L’energia gioca un ruolo centrale nei sistemi economici di ogni paese, è alla base del funzionamento di imprese ed economie domestiche.
La costante possibilità di utilizzo riservata alla quasi totalità dei cittadini occidentali si scontra con un panorama globale caratterizzato da importanti differenze, sia in termini di accesso, sia nell’utilizzo delle fonti energetiche. L’accesso ad energia pulita (SDG 7) rappresenta inoltre una componente fondamentale per sconfiggere la povertà (SDG 1), garantire la sostenibilità di città e comunità (SDG 11 ) e contrastare il cambiamento climatico (SDG 13).
I dati che rappresentano i due target in relazione al settimo obiettivo ONU – accesso universale all’energia (7.1) e l’aumento della capacità generata da fonti rinnovabili (7.2) - sono i seguenti:
789 MILIONI DI PERSONE SENZA ACCESSO ALL’ENERGIA
17% DI ENERGIA GENERATA DA FONTI RINNOVABILI
Nonostante il trend positivo [1] osservato nell’ultimo decennio, anche grazie ai progressi tecnologici di solare e fotovoltaico [2], la necessità di aumentare il flusso di investimenti verso le fonti rinnovabili è diffusa tra imprese e i governi di tutto il mondo e le politiche post-Covid hanno confermato questa tendenza. Se i governi indirizzano le scelte, è però il settore privato a realizzare la maggior parte dei nuovi impianti, disegnando lo scenario energetico del futuro.

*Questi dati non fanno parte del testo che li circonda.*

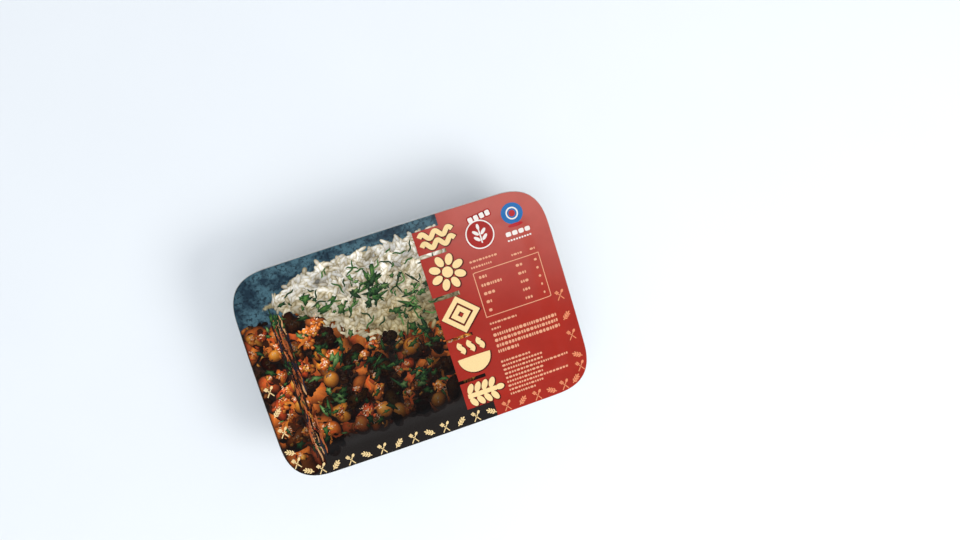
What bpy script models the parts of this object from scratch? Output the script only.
"""A sealed single-portion airline meal tray, in metres with +Z up.

The pack is a thermoformed plastic tray with a flat flange round its mouth, shut by a printed lid
film that is sealed to the flange. The film runs flat over the flange, climbs a soft step and is
level over the filling. The pack is shut and can't be seen into, so the tray is solid inside.

X runs along the pack, Y across it and Z up. The origin is the middle of the base that it rests on.
"""

import math

import bmesh
import bpy

# Outline of the flange, before its sides bow out
LENGTH = 0.2050
WIDTH = 0.1361
CORNER_SIZE = 0.0295
CORNER_POWER = 2.88
SIDE_BOW = 0.0086

# Heights above the surface that the pack rests on
RIM_HEIGHT = 0.0400
PANEL_RISE = 0.0013

# Lid film
FILM_THICKNESS = 0.0004
FILM_INSET = 0.0004
SEAL_GAP = 0.0003

# The step between the flange and the level panel, as distances in from the flange's edge
STEP_START = 0.0100
STEP_END = 0.0215

# Flange and its turned-down lip
FLANGE_WIDTH = 0.0090
FLANGE_THICKNESS = 0.0013
FLANGE_EDGE_RADIUS = 0.0006
LIP_DROP = 0.0034
LIP_THICKNESS = 0.0012
NECK_RADIUS = 0.0012

# Walls and base
SHOULDER_DROP = 0.0085
SHOULDER_STEP = 0.0012
SHOULDER_BLEND = 0.0016
WALL_DRAFT_DEG = 8.0
BASE_RADIUS = 0.0070

# Facets
CORNER_SEGMENTS = 12
LONG_SIDE_SEGMENTS = 8
SHORT_SIDE_SEGMENTS = 5
STEP_SEGMENTS = 7
SHOULDER_SEGMENTS = 3
EDGE_ARC_SEGMENTS = 3
BASE_ARC_SEGMENTS = 6
SMOOTH_ANGLE_DEG = 35.0


def remove_old_objects():
    """Empty the scene that the script runs in."""
    for old in list(bpy.data.objects):
        bpy.data.objects.remove(old, do_unlink=True)


def plastic(name, colour, roughness):
    """Make a Principled material of one colour and roughness, with no metal in it."""
    material = bpy.data.materials.new(name)
    material.use_nodes = True
    shader = material.node_tree.nodes["Principled BSDF"]
    shader.inputs["Base Color"].default_value = (*colour, 1.0)
    shader.inputs["Roughness"].default_value = roughness
    shader.inputs["Metallic"].default_value = 0.0
    return material


def smoothstep(share):
    """Ease from 0 to 1 with no slope at either end."""
    return share * share * (3.0 - 2.0 * share)


def bowed(x, y):
    """Push a point outwards so that the four sides of the outline bow, corners staying put."""
    along = x / (LENGTH / 2)
    across = y / (WIDTH / 2)
    bow_x = SIDE_BOW * (1 - across ** 2) * along ** 4
    bow_y = SIDE_BOW * LENGTH / WIDTH * (1 - along ** 2) * across ** 4
    return x * (1 + bow_x), y * (1 + bow_y)


def corner_points(radius):
    """Points of a quarter of a superellipse, from its +X end to its +Y end."""
    points = []
    for index in range(CORNER_SEGMENTS + 1):
        angle = math.pi / 2 * index / CORNER_SEGMENTS
        cosine = max(math.cos(angle), 0.0)
        sine = math.sin(angle)
        reach = radius / (cosine ** CORNER_POWER + sine ** CORNER_POWER) ** (1 / CORNER_POWER)
        points.append((reach * cosine, reach * sine))
    return points


def outline(inset):
    """The rounded outline at a distance in from the flange's edge, anticlockwise from above.

    All the outlines share their corner centres, so they run parallel to each other.
    """
    centre_x = LENGTH / 2 - CORNER_SIZE
    centre_y = WIDTH / 2 - CORNER_SIZE
    quarter = corner_points(CORNER_SIZE - inset)
    corners = (
        [(centre_x + x, centre_y + y) for x, y in quarter],
        [(-centre_x - x, centre_y + y) for x, y in reversed(quarter)],
        [(-centre_x - x, -centre_y - y) for x, y in quarter],
        [(centre_x + x, -centre_y - y) for x, y in reversed(quarter)],
    )
    side_counts = (LONG_SIDE_SEGMENTS, SHORT_SIDE_SEGMENTS) * 2
    points = []
    for number, corner in enumerate(corners):
        points.extend(corner)
        start = corner[-1]
        end = corners[(number + 1) % 4][0]
        count = side_counts[number]
        for step in range(1, count):
            share = step / count
            points.append((start[0] + (end[0] - start[0]) * share,
                           start[1] + (end[1] - start[1]) * share))
    return [bowed(x, y) for x, y in points]


def arc(centre_inset, centre_height, radius, start_deg, end_deg, segments):
    """Profile points on an arc; 0 degrees points into the pack and 90 degrees points up."""
    points = []
    for index in range(segments + 1):
        angle = math.radians(start_deg + (end_deg - start_deg) * index / segments)
        points.append((centre_inset + radius * math.cos(angle),
                       centre_height + radius * math.sin(angle)))
    return points


def panel_profile(rim_height):
    """The soft step from the level panel out to the flange, for a rim at the given height."""
    points = []
    for index in range(STEP_SEGMENTS + 1):
        share = 1 - index / STEP_SEGMENTS
        inset = STEP_START + (STEP_END - STEP_START) * share
        points.append((inset, rim_height + PANEL_RISE * smoothstep(share)))
    return points


def lathe_round_outline(name, profile, material):
    """Carry a closed-off profile round the outline and cap its two ends flat.

    The profile is a list of (inset, height) from the top's middle, over the edge, to the base.
    """
    mesh = bmesh.new()
    rings = []
    for inset, height in profile:
        rings.append([mesh.verts.new((x, y, height)) for x, y in outline(inset)])
    count = len(rings[0])
    for upper, lower in zip(rings, rings[1:]):
        for index in range(count):
            after = (index + 1) % count
            mesh.faces.new((upper[index], lower[index], lower[after], upper[after]))
    mesh.faces.new(rings[0])
    mesh.faces.new(list(reversed(rings[-1])))
    bmesh.ops.recalc_face_normals(mesh, faces=mesh.faces)
    data = bpy.data.meshes.new(name)
    mesh.to_mesh(data)
    mesh.free()
    data.materials.append(material)
    data.shade_smooth()
    data.set_sharp_from_angle(angle=math.radians(SMOOTH_ANGLE_DEG))
    piece = bpy.data.objects.new(name, data)
    bpy.context.scene.collection.objects.link(piece)
    return piece


def flange_profile(top):
    """Over the flange's rounded edge, round the turned-down lip and back along the underside."""
    edge = FLANGE_EDGE_RADIUS
    lip_radius = LIP_THICKNESS / 2
    underside = top - FLANGE_THICKNESS
    points = arc(edge, top - edge, edge, 90, 180, EDGE_ARC_SEGMENTS)
    points += arc(lip_radius, top - LIP_DROP + lip_radius, lip_radius, 180, 360,
                  2 * EDGE_ARC_SEGMENTS)
    points.append((LIP_THICKNESS, underside))
    points += arc(FLANGE_WIDTH - NECK_RADIUS, underside - NECK_RADIUS, NECK_RADIUS, 90, 0,
                  EDGE_ARC_SEGMENTS)
    return points


def wall_profile(top):
    """Down the drafted wall with its stacking shoulder, round the base radius to the flat base."""
    draft = math.radians(WALL_DRAFT_DEG)
    lean = math.tan(draft)
    wall_top = top - FLANGE_THICKNESS - NECK_RADIUS
    shoulder = top - SHOULDER_DROP
    shoulder_inset = FLANGE_WIDTH + (wall_top - shoulder) * lean
    points = []
    for index in range(SHOULDER_SEGMENTS + 1):
        share = index / SHOULDER_SEGMENTS
        points.append((shoulder_inset + SHOULDER_STEP * smoothstep(share),
                       shoulder - SHOULDER_BLEND * share))
    below_inset, below = points[-1]
    tangent_height = BASE_RADIUS * (1 - math.sin(draft))
    tangent_inset = below_inset + (below - tangent_height) * lean
    centre_inset = tangent_inset + BASE_RADIUS * math.cos(draft)
    points += arc(centre_inset, BASE_RADIUS, BASE_RADIUS, 180 + WALL_DRAFT_DEG, 270,
                  BASE_ARC_SEGMENTS)
    return points


def build_tray(material):
    """The tray with its flange, solid up to the underside of the film."""
    top = RIM_HEIGHT - FILM_THICKNESS - SEAL_GAP
    profile = panel_profile(top) + flange_profile(top) + wall_profile(top)
    return lathe_round_outline("tray_body", profile, material)


def build_film(material):
    """The lid film: flat on the flange, over the soft step, and level across the filling."""
    under = RIM_HEIGHT - FILM_THICKNESS
    profile = panel_profile(RIM_HEIGHT)
    profile += [(FILM_INSET, RIM_HEIGHT), (FILM_INSET, under)]
    profile += list(reversed(panel_profile(under)))
    return lathe_round_outline("lid_film", profile, material)


def build():
    """Build the whole pack."""
    remove_old_objects()
    build_tray(plastic("tray_plastic", (0.66, 0.66, 0.65), 0.42))
    build_film(plastic("film_print", (0.42, 0.035, 0.035), 0.36))


build()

In riferimento al contesto italiano, è fondamentale capire il ruolo giocato dai grandi istituti di credito nel finanziare la transizione energetica, a partire dal più grande soggetto bancario del paese: Intesa San Paolo.
L’istituto torinese individua nell’SDG 7 uno dei pilastri delle proprie strategie di sostenibilità, definendo nuovi target sempre più ambiziosi nell’utilizzo di energia prodotta da fonte rinnovabile (ad oggi 84,3% dell’energia totale). Se il consumo interno però, data la natura delle attività di una banca, ha un impatto relativamente limitato, nel 2017 il Gruppo ha lanciato per primo un’operazione destinata a cambiare il mercato italiano: l’emissione di un green bond, interamente dedicato alla transizione energetica. Se infatti il mercato delle obbligazioni green vive in questo momento una fase di grande espansione globale [3], Intesa San Paolo è stata pioniera in Italia, raccogliendo 500 milioni a fronte di una domanda molto superiore.
La valutazione degli impatti rappresenta un elemento cruciale per comprendere se l’operazione è un successo o si riduce a mero green-washing. Dai documenti pubblicati negli anni successivi, che raccontano l’utilizzo dei fondi raccolti dal bond e gli impatti generati, ci si rende conto dell’importanza e dell’efficacia dell’operazione:
Oltre 350.000 tonnellate di emissioni di CO2 evitate.
un risparmio di energia pari a 27.000 MWh.
produzione di energia rinnovabile per quasi 1 milione di MWh.
75 progetti finanziati.
64% dei fondi destinato al fotovoltaico, il 12,6% all’eolico, il 12,5% alle biomasse, il 9,3% all’idroelettrico l’1,6% all’efficienza energetica. [4]
L’esempio presentato conferma la centralità di grandi e piccole banche nel mobilitare le risorse necessarie per una transizione energetica di successo, cooperando con il settore pubblico nel vincere le grandi sfide globali dei prossimi decenni. Di Michele Dolcini
Fonti
[1] UN (2020) Energy Progress Report
[3] Flammer C. (2021) Corporate Green Bonds. Journal of Financial Economics.